At least five percent of the net profits of the Company must be appropriated each year for a legal reserve. This appropriation ceases to be mandatory once the legal reserve amounts to one-tenth of the Company's share capital. Five percent of the annual profits before corporate income tax are distributed to the Company's employees. The allocation of the balance is decided by the AGM on proposal by the Board of Directors.

Article 44 – Distribution

Distribution of the dividends declared by the AGM takes place on the dates and at the locations determined by that meeting or by the Board of Directors.

Dividends not collected lapse within five years.

Article 45 – Interim dividends

The Board of Directors has the authority to distribute an interim dividend against the profits for the financial year, in accordance with the provisions of Articles 7:213 and 7:214 of the Companies and Associations Code.

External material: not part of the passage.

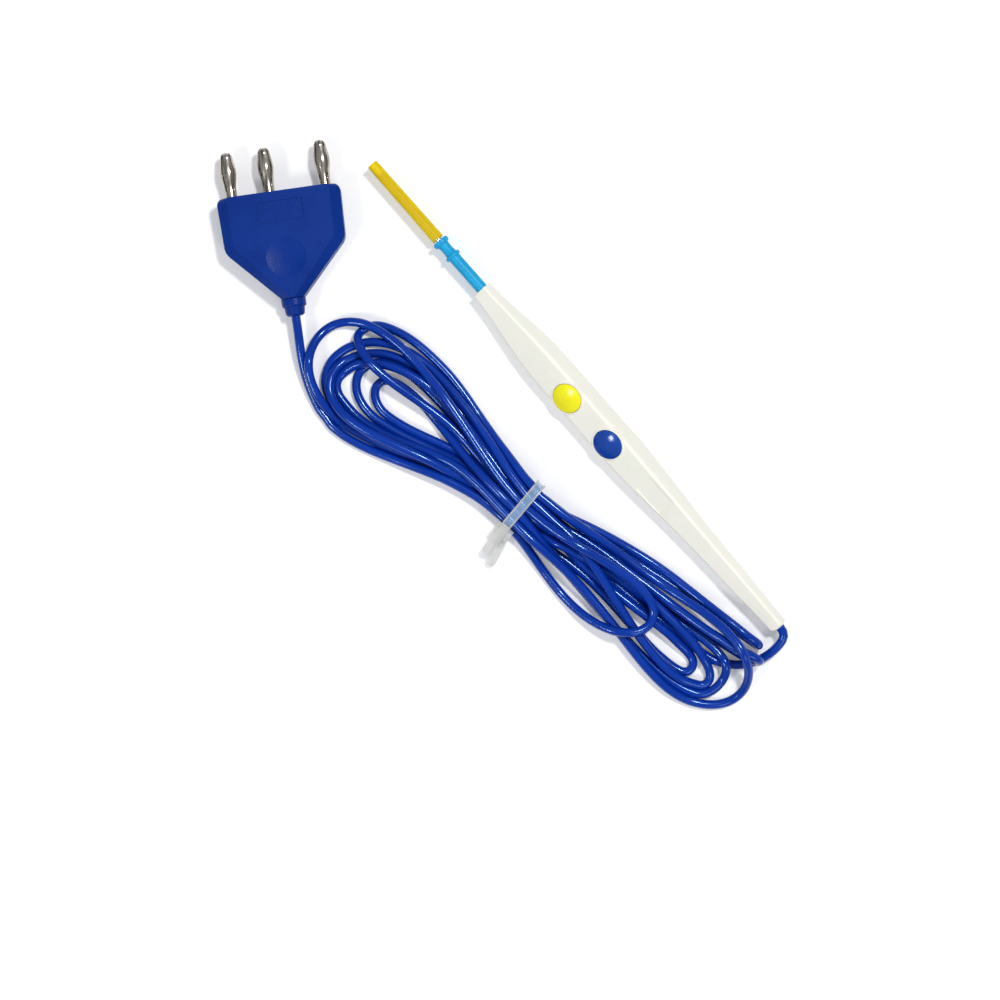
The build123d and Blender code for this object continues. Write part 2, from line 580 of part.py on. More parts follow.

Article 46 – Irregular distribution

Any dividend distributed in breach of the law must be reimbursed by the receiving shareholders, insofar as the Company can show that these shareholders were aware of the irregular nature of the distributions made to them or could not have been unaware of it under the circumstances prevailing at that time.

CHAPTER VII: TERM – DISSOLUTION

Article 47 – Term

The Company is formed for an indefinite duration.

The Company may only be dissolved by, or by virtue of, a law. Any such law must lay down the procedure as well as the terms and conditions for liquidation of the Company.

CHAPTER VIII: GENERAL PROVISIONS

Article 48 – Domicile

Any director of the Company residing abroad is deemed, for the term of his/her office, to have elected domicile at the registered office of the Company, where all communications, notices, orders and notifications may be validly served.

Holders of registered shares, other than the public authorities, must notify any change of address to the Company. They are otherwise deemed to have elected domicile at their last known address.